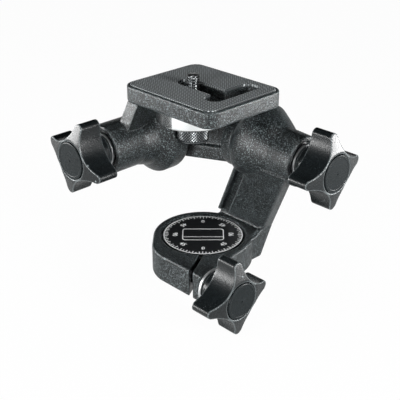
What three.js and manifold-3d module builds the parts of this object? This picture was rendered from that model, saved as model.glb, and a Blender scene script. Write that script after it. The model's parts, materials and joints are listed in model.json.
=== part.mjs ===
// Three way pan tilt head: a pan clamp, a leaning arm, a cranked elbow and a tilting camera platform.
// Millimetres, +Z up. The origin lies on the pan axis at the underside of the foot.
import * as THREE from 'three';
import { mergeVertices } from 'three/addons/utils/BufferGeometryUtils.js';
import Module from 'manifold-3d';

const wasm = await Module();
wasm.setup();

// Clearances and roundness shared by all pieces
const gap = 0.3;
const overrun = 1;
const blend = 1;
const coarse = 20;
const fine = 36;
const quarter = Math.PI / 2;

// The three axes: pan is vertical through the origin, tilt runs along X, side tilt along Y
const axisHeight = 60;
const tiltY = 20.8;
const rollX = -30.5;
const plateRise = 22.1;

// Camera platform
const plate = { length: 57.6, width: 47.8, shift: -0.6, thickness: 7.5, corner: 6.6, round: 1.3 };
const plateUnderside = axisHeight + plateRise;
const plateTop = plateUnderside + plate.thickness;
const pad = { thickness: 1.2, proud: 0.5, border: 1.6 };
const padTop = plateTop + pad.proud;
const padUnderside = padTop - pad.thickness;
const slot = {
  width: 9.5,
  ledgeWidth: 7.3,
  ledgeHeight: 2.5,
  start: -8.6,
  y: -1.3,
  crossX: 15.3,
  crossFront: -12.8,
  crossBack: 18,
};

// Camera screw and what turns on it
const screw = { radius: 3.175, stickOut: 4.6, x: -5.3, tip: 0.7, threadFree: 0.8 };
const glide = { radius: 8.5, thickness: 0.9 };
const wheel = { radius: 17.4, height: 7.6, facets: 28, chamfer: 0.8 };
const ring = { radius: 7.5, height: 9.4, chamfer: 0.7 };
const clip = { radius: 4.35, thickness: 0.8, mouth: 4 };
const slide = { back: 0.6, forward: 4 };
const pocketRoom = 0.6;
const glideTop = plateUnderside - gap;
const wheelTop = glideTop - glide.thickness - gap;
const wheelBottom = wheelTop - wheel.height;
const ringTop = wheelBottom - gap;
const ringBottom = ringTop - ring.height;
const shankRadius = screw.radius + gap;

// Barrels that hold the two tilt joints
const barrel = {
  radius: 12,
  rim: 9.8,
  rimDepth: 1,
  boss: 7.6,
  grooveDepth: 2.4,
  bore: 10.3,
  endWall: 5.2,
  chamfer: 0.6,
};
const tiltBarrel = { start: 10.2, length: 33.8, flareRun: 21 };
const rollBarrel = { start: -3, length: 38.8, flareRun: 22 };

// Outline of each flare from the open end: share of its run, then its reach in front and at the back,
// both as shares of the barrel's radius. The tilt barrel's back is drawn out into a hood.
const hoodTurn = 0.96;
const tiltFlareShares = [
  [0, 1.1, 1.1],
  [0.04, 1.24, 1.25],
  [0.1, 1.27, 1.38],
  [0.18, 1.27, 1.54],
  [0.25, 1.26, 1.66],
  [0.32, 1.24, 1.72],
  [0.4, 1.21, 1.71],
  [0.7, 1.11, 1.4],
  [1, 1, 1.06],
];
const rollFlareShares = [
  [0, 1.38, 1.38],
  [0.03, 1.53, 1.53],
  [0.1, 1.58, 1.58],
  [0.42, 1.58, 1.58],
  [0.67, 1.15, 1.15],
  [1, 1, 1],
];
const tiltRing = tiltBarrel.start + tiltBarrel.length;
const rollRing = rollBarrel.start + rollBarrel.length;
const sleeve = { wall: 1.4, slit: 1.2, endRoom: 0.6 };
const sleeveOuter = barrel.bore - gap;
const journalRadius = sleeveOuter - sleeve.wall - gap;

// Clamp collar round the foot
const collar = { radius: 24.4, height: 13.8, lift: 0.6, edge: 0.7 };
const collarTop = collar.lift + collar.height;
const ears = {
  front: -29.5,
  side: 28.6,
  sideBack: -17,
  neckX: 25.6,
  neckY: -6,
  tangentShare: 0.7071,
  turn: 7,
  gapWidth: 2.1,
  gapX: 14.9,
  gapY: -16.2,
  gapLength: 24,
  gapTurn: -1.075,
};
const clamp = { y: -22.9, z: 7.4, nutX: 10.4, nutRadius: 4.7, nutHeight: 10.6 };

// Foot, spindle and dial
const foot = { radius: 20, thickness: 3 };
const spindle = { radius: 16, socket: 4.7625, socketDepth: 9.2 };
const panSleeve = { wall: 1.6 };
const retainer = { thickness: 1, screwPitch: 10.5, screwCount: 3 };
const dial = { radius: 20, thickness: 0.9, below: 0.5, bevel: 0.9 };
const tinyScrew = { radius: 1.3, head: 2.1, headHeight: 0.7, length: 4.2 };
const dialTop = collarTop - dial.below;
const dialUnderside = dialTop - dial.thickness;
const retainerTop = dialUnderside - gap;
const retainerUnderside = retainerTop - retainer.thickness;
const spindleTop = retainerUnderside - gap;
const sleeveRadius = spindle.radius + gap + panSleeve.wall;
const collarBore = sleeveRadius + gap;
const dialSeat = dial.radius + gap;

// Arm: a slab that leans right and forward from the collar's back rim to the tilt barrel's front
const arm = {
  depth: 6.8,
  groove: 2.6,
  leftLeanShare: 0.62,
  rightLeanShare: 0.58,
  forwardShare: 0.31,
  footY: 20.5,
  footRise: 2.9,
  left: -10.7,
  right: 21.1,
  rootRight: 18.6,
  rootFront: 12,
  rootBack: 22.4,
  ribWidth: 2.3,
  grooveWidth: 5.1,
  headDrop: 5,
  gussetWidth: 3,
  gussetReach: 6,
  sweepRoom: 0.8,
  edge: 0.6,
};
const armFoot = collarTop + arm.footRise;
const armBack = arm.footY + arm.depth;

// Elbow casting and its two journals
const disc = { tiltRadius: 13.2, rollRadius: 14.2, thickness: 6.7, round: 0.9 };
const web = {
  below: 11.4,
  ledge: 4,
  above: 8,
  setBack: 4,
  behind: 9.2,
  outside: 11.2,
  nose: 1.4,
  frontEnd: 5.2,
  cornerCut: 16,
};
const tiltDiscBack = tiltBarrel.start - gap - disc.thickness;
const rollDiscFace = -(rollBarrel.start - gap);
const rollDiscBack = rollDiscFace + disc.thickness;

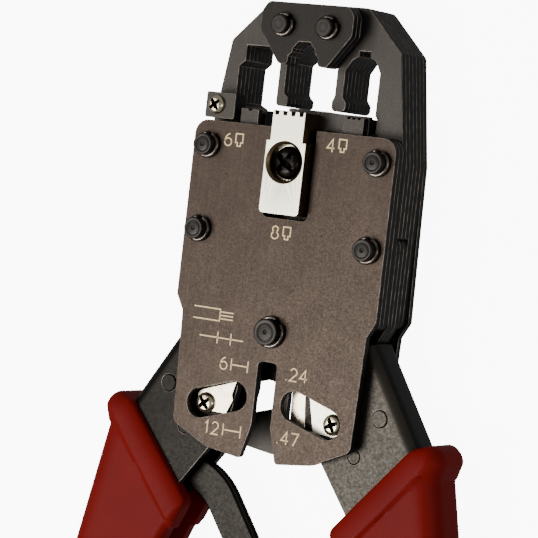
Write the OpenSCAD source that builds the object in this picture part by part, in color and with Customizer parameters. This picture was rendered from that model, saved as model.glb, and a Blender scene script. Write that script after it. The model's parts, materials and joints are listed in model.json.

============================================================

**Work to complete**: Repeat each record in full; every line must match exactly.

**Written reply**:
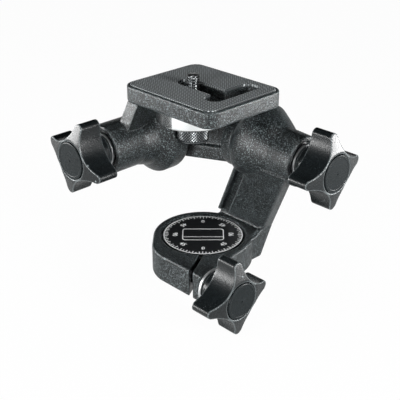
What three.js and manifold-3d module builds the parts of this object? This picture was rendered from that model, saved as model.glb, and a Blender scene script. Write that script after it. The model's parts, materials and joints are listed in model.json.
=== part.mjs ===
// Three way pan tilt head: a pan clamp, a leaning arm, a cranked elbow and a tilting camera platform.
// Millimetres, +Z up. The origin lies on the pan axis at the underside of the foot.
import * as THREE from 'three';
import { mergeVertices } from 'three/addons/utils/BufferGeometryUtils.js';
import Module from 'manifold-3d';

const wasm = await Module();
wasm.setup();

// Clearances and roundness shared by all pieces
const gap = 0.3;
const overrun = 1;
const blend = 1;
const coarse = 20;
const fine = 36;
const quarter = Math.PI / 2;

// The three axes: pan is vertical through the origin, tilt runs along X, side tilt along Y
const axisHeight = 60;
const tiltY = 20.8;
const rollX = -30.5;
const plateRise = 22.1;

// Camera platform
const plate = { length: 57.6, width: 47.8, shift: -0.6, thickness: 7.5, corner: 6.6, round: 1.3 };
const plateUnderside = axisHeight + plateRise;
const plateTop = plateUnderside + plate.thickness;
const pad = { thickness: 1.2, proud: 0.5, border: 1.6 };
const padTop = plateTop + pad.proud;
const padUnderside = padTop - pad.thickness;
const slot = {
  width: 9.5,
  ledgeWidth: 7.3,
  ledgeHeight: 2.5,
  start: -8.6,
  y: -1.3,
  crossX: 15.3,
  crossFront: -12.8,
  crossBack: 18,
};

// Camera screw and what turns on it
const screw = { radius: 3.175, stickOut: 4.6, x: -5.3, tip: 0.7, threadFree: 0.8 };
const glide = { radius: 8.5, thickness: 0.9 };
const wheel = { radius: 17.4, height: 7.6, facets: 28, chamfer: 0.8 };
const ring = { radius: 7.5, height: 9.4, chamfer: 0.7 };
const clip = { radius: 4.35, thickness: 0.8, mouth: 4 };
const slide = { back: 0.6, forward: 4 };
const pocketRoom = 0.6;
const glideTop = plateUnderside - gap;
const wheelTop = glideTop - glide.thickness - gap;
const wheelBottom = wheelTop - wheel.height;
const ringTop = wheelBottom - gap;
const ringBottom = ringTop - ring.height;
const shankRadius = screw.radius + gap;

// Barrels that hold the two tilt joints
const barrel = {
  radius: 12,
  rim: 9.8,
  rimDepth: 1,
  boss: 7.6,
  grooveDepth: 2.4,
  bore: 10.3,
  endWall: 5.2,
  chamfer: 0.6,
};
const tiltBarrel = { start: 10.2, length: 33.8, flareRun: 21 };
const rollBarrel = { start: -3, length: 38.8, flareRun: 22 };

// Outline of each flare from the open end: share of its run, then its reach in front and at the back,
// both as shares of the barrel's radius. The tilt barrel's back is drawn out into a hood.
const hoodTurn = 0.96;
const tiltFlareShares = [
  [0, 1.1, 1.1],
  [0.04, 1.24, 1.25],
  [0.1, 1.27, 1.38],
  [0.18, 1.27, 1.54],
  [0.25, 1.26, 1.66],
  [0.32, 1.24, 1.72],
  [0.4, 1.21, 1.71],
  [0.7, 1.11, 1.4],
  [1, 1, 1.06],
];
const rollFlareShares = [
  [0, 1.38, 1.38],
  [0.03, 1.53, 1.53],
  [0.1, 1.58, 1.58],
  [0.42, 1.58, 1.58],
  [0.67, 1.15, 1.15],
  [1, 1, 1],
];
const tiltRing = tiltBarrel.start + tiltBarrel.length;
const rollRing = rollBarrel.start + rollBarrel.length;
const sleeve = { wall: 1.4, slit: 1.2, endRoom: 0.6 };
const sleeveOuter = barrel.bore - gap;
const journalRadius = sleeveOuter - sleeve.wall - gap;

// Clamp collar round the foot
const collar = { radius: 24.4, height: 13.8, lift: 0.6, edge: 0.7 };
const collarTop = collar.lift + collar.height;
const ears = {
  front: -29.5,
  side: 28.6,
  sideBack: -17,
  neckX: 25.6,
  neckY: -6,
  tangentShare: 0.7071,
  turn: 7,
  gapWidth: 2.1,
  gapX: 14.9,
  gapY: -16.2,
  gapLength: 24,
  gapTurn: -1.075,
};
const clamp = { y: -22.9, z: 7.4, nutX: 10.4, nutRadius: 4.7, nutHeight: 10.6 };

// Foot, spindle and dial
const foot = { radius: 20, thickness: 3 };
const spindle = { radius: 16, socket: 4.7625, socketDepth: 9.2 };
const panSleeve = { wall: 1.6 };
const retainer = { thickness: 1, screwPitch: 10.5, screwCount: 3 };
const dial = { radius: 20, thickness: 0.9, below: 0.5, bevel: 0.9 };
const tinyScrew = { radius: 1.3, head: 2.1, headHeight: 0.7, length: 4.2 };
const dialTop = collarTop - dial.below;
const dialUnderside = dialTop - dial.thickness;
const retainerTop = dialUnderside - gap;
const retainerUnderside = retainerTop - retainer.thickness;
const spindleTop = retainerUnderside - gap;
const sleeveRadius = spindle.radius + gap + panSleeve.wall;
const collarBore = sleeveRadius + gap;
const dialSeat = dial.radius + gap;

// Arm: a slab that leans right and forward from the collar's back rim to the tilt barrel's front
const arm = {
  depth: 6.8,
  groove: 2.6,
  leftLeanShare: 0.62,
  rightLeanShare: 0.58,
  forwardShare: 0.31,
  footY: 20.5,
  footRise: 2.9,
  left: -10.7,
  right: 21.1,
  rootRight: 18.6,
  rootFront: 12,
  rootBack: 22.4,
  ribWidth: 2.3,
  grooveWidth: 5.1,
  headDrop: 5,
  gussetWidth: 3,
  gussetReach: 6,
  sweepRoom: 0.8,
  edge: 0.6,
};
const armFoot = collarTop + arm.footRise;
const armBack = arm.footY + arm.depth;

// Elbow casting and its two journals
const disc = { tiltRadius: 13.2, rollRadius: 14.2, thickness: 6.7, round: 0.9 };
const web = {
  below: 11.4,
  ledge: 4,
  above: 8,
  setBack: 4,
  behind: 9.2,
  outside: 11.2,
  nose: 1.4,
  frontEnd: 5.2,
  cornerCut: 16,
};
const tiltDiscBack = tiltBarrel.start - gap - disc.thickness;
const rollDiscFace = -(rollBarrel.start - gap);
const rollDiscBack = rollDiscFace + disc.thickness;

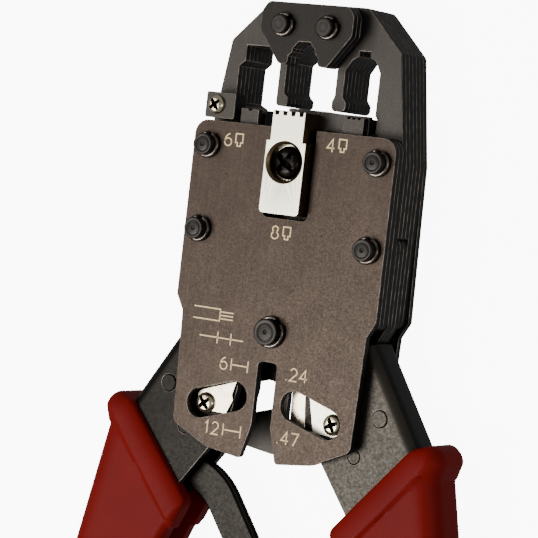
Write the OpenSCAD source that builds the object in this picture part by part, in color and with Customizer parameters. This picture was rendered from that model, saved as model.glb, and a Blender scene script. Write that script after it. The model's parts, materials and joints are listed in model.json.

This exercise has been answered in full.